(Scripts that build objects)
• • • • • • •
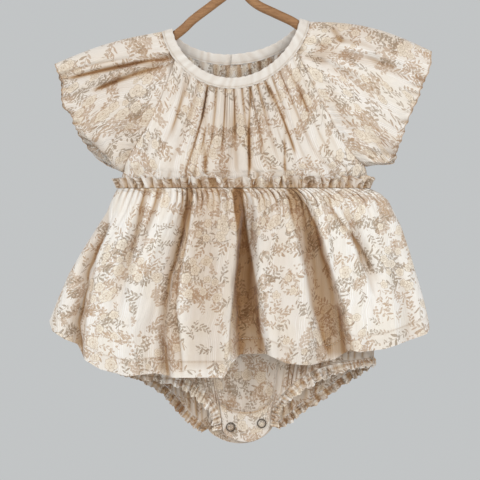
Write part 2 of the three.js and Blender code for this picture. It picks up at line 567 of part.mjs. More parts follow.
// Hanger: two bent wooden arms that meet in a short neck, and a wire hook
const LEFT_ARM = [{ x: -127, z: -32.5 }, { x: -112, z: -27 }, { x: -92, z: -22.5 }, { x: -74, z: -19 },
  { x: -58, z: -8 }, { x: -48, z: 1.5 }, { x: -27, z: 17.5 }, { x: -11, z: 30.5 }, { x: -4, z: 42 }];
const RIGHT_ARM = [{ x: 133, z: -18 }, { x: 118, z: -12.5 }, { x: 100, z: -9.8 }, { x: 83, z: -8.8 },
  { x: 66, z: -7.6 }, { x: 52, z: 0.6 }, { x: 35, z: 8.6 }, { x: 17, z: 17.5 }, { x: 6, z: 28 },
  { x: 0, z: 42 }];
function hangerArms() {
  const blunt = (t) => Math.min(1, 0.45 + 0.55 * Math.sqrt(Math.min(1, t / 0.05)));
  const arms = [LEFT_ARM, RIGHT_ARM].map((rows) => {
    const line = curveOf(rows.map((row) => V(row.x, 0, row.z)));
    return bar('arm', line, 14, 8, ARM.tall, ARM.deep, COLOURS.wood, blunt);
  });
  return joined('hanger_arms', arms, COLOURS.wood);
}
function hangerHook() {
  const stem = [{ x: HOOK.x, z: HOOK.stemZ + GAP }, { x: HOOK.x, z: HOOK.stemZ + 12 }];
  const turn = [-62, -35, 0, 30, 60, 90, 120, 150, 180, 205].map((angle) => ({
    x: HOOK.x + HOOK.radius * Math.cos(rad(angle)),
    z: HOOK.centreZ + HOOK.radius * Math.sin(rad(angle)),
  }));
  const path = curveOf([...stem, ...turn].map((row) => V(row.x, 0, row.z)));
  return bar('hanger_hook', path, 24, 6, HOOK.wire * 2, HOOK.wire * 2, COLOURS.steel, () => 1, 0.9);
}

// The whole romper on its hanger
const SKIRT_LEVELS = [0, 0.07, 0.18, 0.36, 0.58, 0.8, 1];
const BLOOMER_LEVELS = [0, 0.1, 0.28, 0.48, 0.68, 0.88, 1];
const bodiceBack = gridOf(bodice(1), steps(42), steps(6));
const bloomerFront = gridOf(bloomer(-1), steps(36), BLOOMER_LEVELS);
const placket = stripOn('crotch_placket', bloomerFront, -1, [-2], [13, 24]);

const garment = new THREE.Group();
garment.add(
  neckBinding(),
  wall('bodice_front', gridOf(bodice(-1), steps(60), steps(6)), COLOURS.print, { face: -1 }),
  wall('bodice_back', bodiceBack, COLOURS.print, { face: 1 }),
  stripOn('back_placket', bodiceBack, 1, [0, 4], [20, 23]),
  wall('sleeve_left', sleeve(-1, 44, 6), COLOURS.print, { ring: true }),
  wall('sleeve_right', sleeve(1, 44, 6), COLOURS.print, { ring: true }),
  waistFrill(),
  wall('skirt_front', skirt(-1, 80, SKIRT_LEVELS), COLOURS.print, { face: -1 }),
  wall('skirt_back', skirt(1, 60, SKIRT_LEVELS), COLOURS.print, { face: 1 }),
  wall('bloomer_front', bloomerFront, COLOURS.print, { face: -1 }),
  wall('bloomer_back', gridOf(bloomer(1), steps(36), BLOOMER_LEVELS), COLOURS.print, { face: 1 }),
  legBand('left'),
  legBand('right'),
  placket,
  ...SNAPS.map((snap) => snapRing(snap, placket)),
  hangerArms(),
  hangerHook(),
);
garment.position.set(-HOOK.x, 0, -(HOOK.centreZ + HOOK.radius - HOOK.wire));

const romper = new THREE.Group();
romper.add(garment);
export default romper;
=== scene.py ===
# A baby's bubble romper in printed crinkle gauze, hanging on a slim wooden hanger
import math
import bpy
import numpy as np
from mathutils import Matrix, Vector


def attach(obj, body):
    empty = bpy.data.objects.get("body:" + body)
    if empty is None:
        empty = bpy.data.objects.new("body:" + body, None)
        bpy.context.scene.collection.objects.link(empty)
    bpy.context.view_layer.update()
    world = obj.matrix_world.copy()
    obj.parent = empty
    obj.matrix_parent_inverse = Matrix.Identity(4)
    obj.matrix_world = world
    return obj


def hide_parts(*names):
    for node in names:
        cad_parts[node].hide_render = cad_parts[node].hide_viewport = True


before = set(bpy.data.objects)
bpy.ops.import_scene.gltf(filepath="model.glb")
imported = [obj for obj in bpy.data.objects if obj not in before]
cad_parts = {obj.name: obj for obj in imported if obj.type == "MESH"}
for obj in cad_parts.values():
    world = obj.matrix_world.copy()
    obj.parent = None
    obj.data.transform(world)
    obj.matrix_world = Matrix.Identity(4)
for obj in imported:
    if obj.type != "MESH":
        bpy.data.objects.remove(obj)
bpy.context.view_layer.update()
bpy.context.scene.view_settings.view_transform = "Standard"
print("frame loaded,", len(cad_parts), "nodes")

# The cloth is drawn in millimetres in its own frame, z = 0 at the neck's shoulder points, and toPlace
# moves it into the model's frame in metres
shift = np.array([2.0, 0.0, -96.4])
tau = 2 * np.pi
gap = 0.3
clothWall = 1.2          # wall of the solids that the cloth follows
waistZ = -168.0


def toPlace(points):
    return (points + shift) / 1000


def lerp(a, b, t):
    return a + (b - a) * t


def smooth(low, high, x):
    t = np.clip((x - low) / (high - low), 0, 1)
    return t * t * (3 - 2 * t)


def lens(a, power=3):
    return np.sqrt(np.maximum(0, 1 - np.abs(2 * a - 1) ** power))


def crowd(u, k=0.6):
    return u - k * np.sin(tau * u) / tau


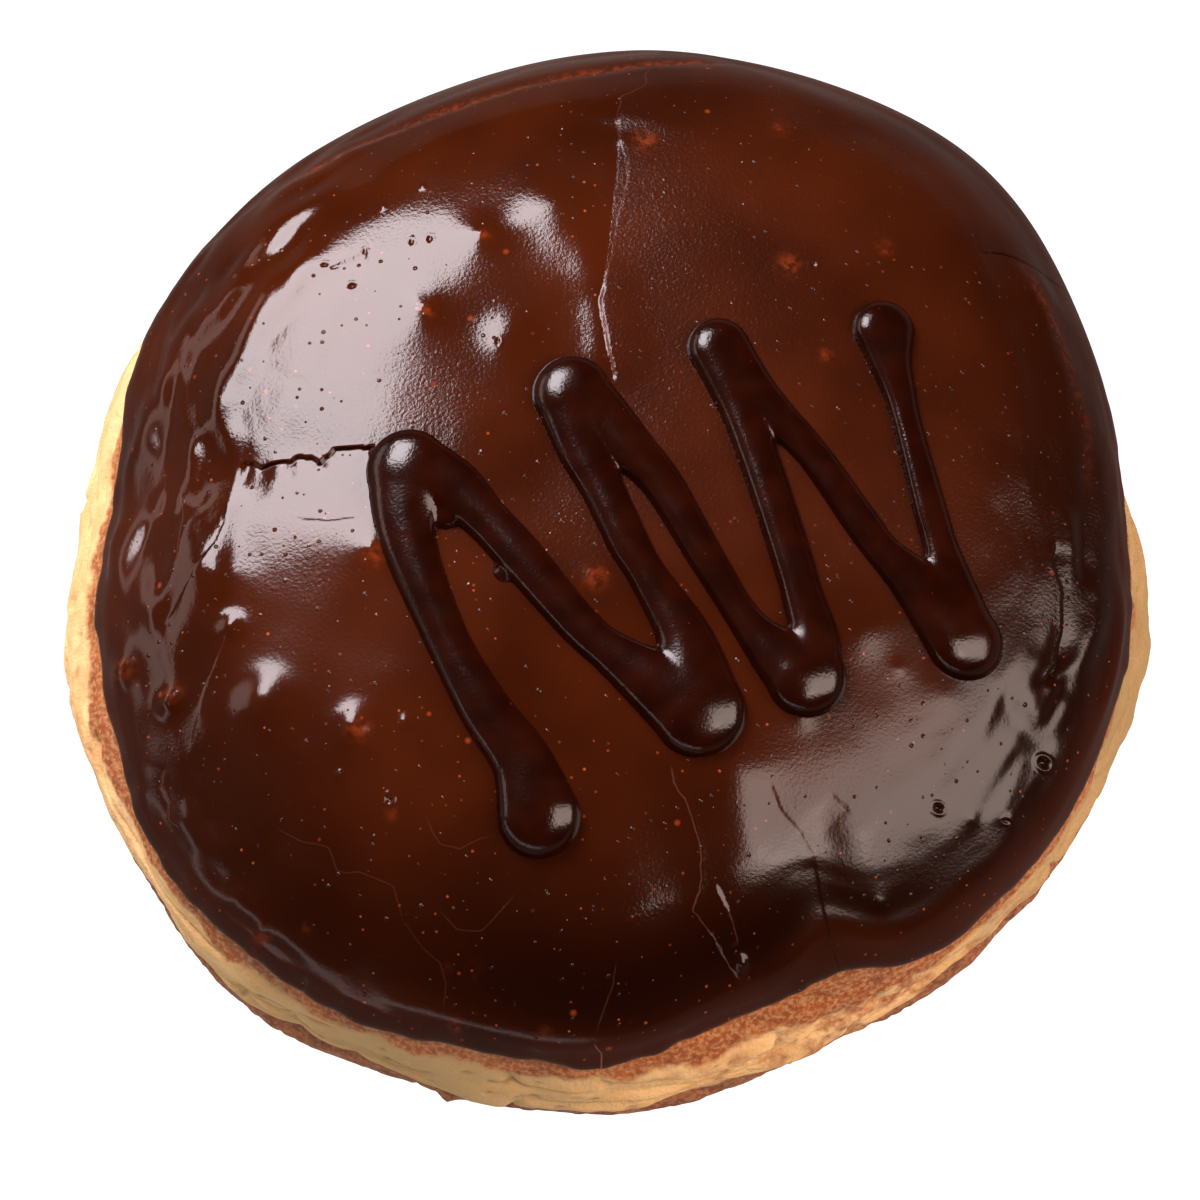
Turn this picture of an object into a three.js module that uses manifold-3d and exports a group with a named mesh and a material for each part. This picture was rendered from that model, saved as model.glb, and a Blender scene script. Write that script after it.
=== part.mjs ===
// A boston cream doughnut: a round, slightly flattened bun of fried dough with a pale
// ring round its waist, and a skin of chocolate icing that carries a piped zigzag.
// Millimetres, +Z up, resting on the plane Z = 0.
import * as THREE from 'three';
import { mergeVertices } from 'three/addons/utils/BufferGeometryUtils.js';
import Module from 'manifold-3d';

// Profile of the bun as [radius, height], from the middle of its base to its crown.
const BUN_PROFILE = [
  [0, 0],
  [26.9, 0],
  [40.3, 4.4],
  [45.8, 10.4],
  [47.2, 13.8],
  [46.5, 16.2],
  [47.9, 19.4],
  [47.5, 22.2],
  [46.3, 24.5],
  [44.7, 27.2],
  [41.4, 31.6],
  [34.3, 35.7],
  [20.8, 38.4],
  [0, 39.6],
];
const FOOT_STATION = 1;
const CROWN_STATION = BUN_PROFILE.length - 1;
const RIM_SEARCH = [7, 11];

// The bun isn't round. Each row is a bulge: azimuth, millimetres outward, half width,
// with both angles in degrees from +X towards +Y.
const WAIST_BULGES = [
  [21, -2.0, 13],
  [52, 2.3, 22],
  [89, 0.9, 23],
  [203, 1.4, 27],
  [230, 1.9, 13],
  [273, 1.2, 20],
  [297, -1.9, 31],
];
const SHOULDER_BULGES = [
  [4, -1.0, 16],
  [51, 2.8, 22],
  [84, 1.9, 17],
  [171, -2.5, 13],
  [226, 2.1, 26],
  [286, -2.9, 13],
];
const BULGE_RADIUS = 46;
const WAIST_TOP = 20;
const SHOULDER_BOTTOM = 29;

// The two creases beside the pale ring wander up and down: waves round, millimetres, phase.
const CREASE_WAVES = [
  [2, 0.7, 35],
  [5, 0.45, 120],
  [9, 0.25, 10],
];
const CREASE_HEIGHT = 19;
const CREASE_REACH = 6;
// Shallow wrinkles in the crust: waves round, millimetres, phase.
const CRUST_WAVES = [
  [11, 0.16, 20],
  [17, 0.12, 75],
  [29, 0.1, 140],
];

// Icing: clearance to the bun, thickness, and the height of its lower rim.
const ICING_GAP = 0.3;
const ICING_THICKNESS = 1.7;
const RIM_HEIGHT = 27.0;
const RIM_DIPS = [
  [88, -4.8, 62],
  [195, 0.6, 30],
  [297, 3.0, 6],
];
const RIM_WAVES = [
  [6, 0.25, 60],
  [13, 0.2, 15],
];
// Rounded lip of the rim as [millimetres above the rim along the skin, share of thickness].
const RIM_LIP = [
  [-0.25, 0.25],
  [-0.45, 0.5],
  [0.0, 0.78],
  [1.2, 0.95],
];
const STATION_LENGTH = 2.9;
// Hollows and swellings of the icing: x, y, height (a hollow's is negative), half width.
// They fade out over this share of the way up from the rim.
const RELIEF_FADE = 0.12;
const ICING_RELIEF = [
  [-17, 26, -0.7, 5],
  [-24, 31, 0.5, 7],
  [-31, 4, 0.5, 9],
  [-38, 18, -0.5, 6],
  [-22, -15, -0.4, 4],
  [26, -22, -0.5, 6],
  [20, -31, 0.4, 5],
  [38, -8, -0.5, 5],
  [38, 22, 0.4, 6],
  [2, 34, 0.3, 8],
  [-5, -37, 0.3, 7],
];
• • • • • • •
TASK OBJECTIVE: Output the lines of the records above exactly as they appear, from the line containing "const garment = new THREE.Group();" through the line containing "bpy.data.objects.remove(obj)".

EXERCISE ANSWER:
const garment = new THREE.Group();
garment.add(
  neckBinding(),
  wall('bodice_front', gridOf(bodice(-1), steps(60), steps(6)), COLOURS.print, { face: -1 }),
  wall('bodice_back', bodiceBack, COLOURS.print, { face: 1 }),
  stripOn('back_placket', bodiceBack, 1, [0, 4], [20, 23]),
  wall('sleeve_left', sleeve(-1, 44, 6), COLOURS.print, { ring: true }),
  wall('sleeve_right', sleeve(1, 44, 6), COLOURS.print, { ring: true }),
  waistFrill(),
  wall('skirt_front', skirt(-1, 80, SKIRT_LEVELS), COLOURS.print, { face: -1 }),
  wall('skirt_back', skirt(1, 60, SKIRT_LEVELS), COLOURS.print, { face: 1 }),
  wall('bloomer_front', bloomerFront, COLOURS.print, { face: -1 }),
  wall('bloomer_back', gridOf(bloomer(1), steps(36), BLOOMER_LEVELS), COLOURS.print, { face: 1 }),
  legBand('left'),
  legBand('right'),
  placket,
  ...SNAPS.map((snap) => snapRing(snap, placket)),
  hangerArms(),
  hangerHook(),
);
garment.position.set(-HOOK.x, 0, -(HOOK.centreZ + HOOK.radius - HOOK.wire));

const romper = new THREE.Group();
romper.add(garment);
export default romper;
=== scene.py ===
# A baby's bubble romper in printed crinkle gauze, hanging on a slim wooden hanger
import math
import bpy
import numpy as np
from mathutils import Matrix, Vector


def attach(obj, body):
    empty = bpy.data.objects.get("body:" + body)
    if empty is None:
        empty = bpy.data.objects.new("body:" + body, None)
        bpy.context.scene.collection.objects.link(empty)
    bpy.context.view_layer.update()
    world = obj.matrix_world.copy()
    obj.parent = empty
    obj.matrix_parent_inverse = Matrix.Identity(4)
    obj.matrix_world = world
    return obj


def hide_parts(*names):
    for node in names:
        cad_parts[node].hide_render = cad_parts[node].hide_viewport = True


before = set(bpy.data.objects)
bpy.ops.import_scene.gltf(filepath="model.glb")
imported = [obj for obj in bpy.data.objects if obj not in before]
cad_parts = {obj.name: obj for obj in imported if obj.type == "MESH"}
for obj in cad_parts.values():
    world = obj.matrix_world.copy()
    obj.parent = None
    obj.data.transform(world)
    obj.matrix_world = Matrix.Identity(4)
for obj in imported:
    if obj.type != "MESH":
        bpy.data.objects.remove(obj)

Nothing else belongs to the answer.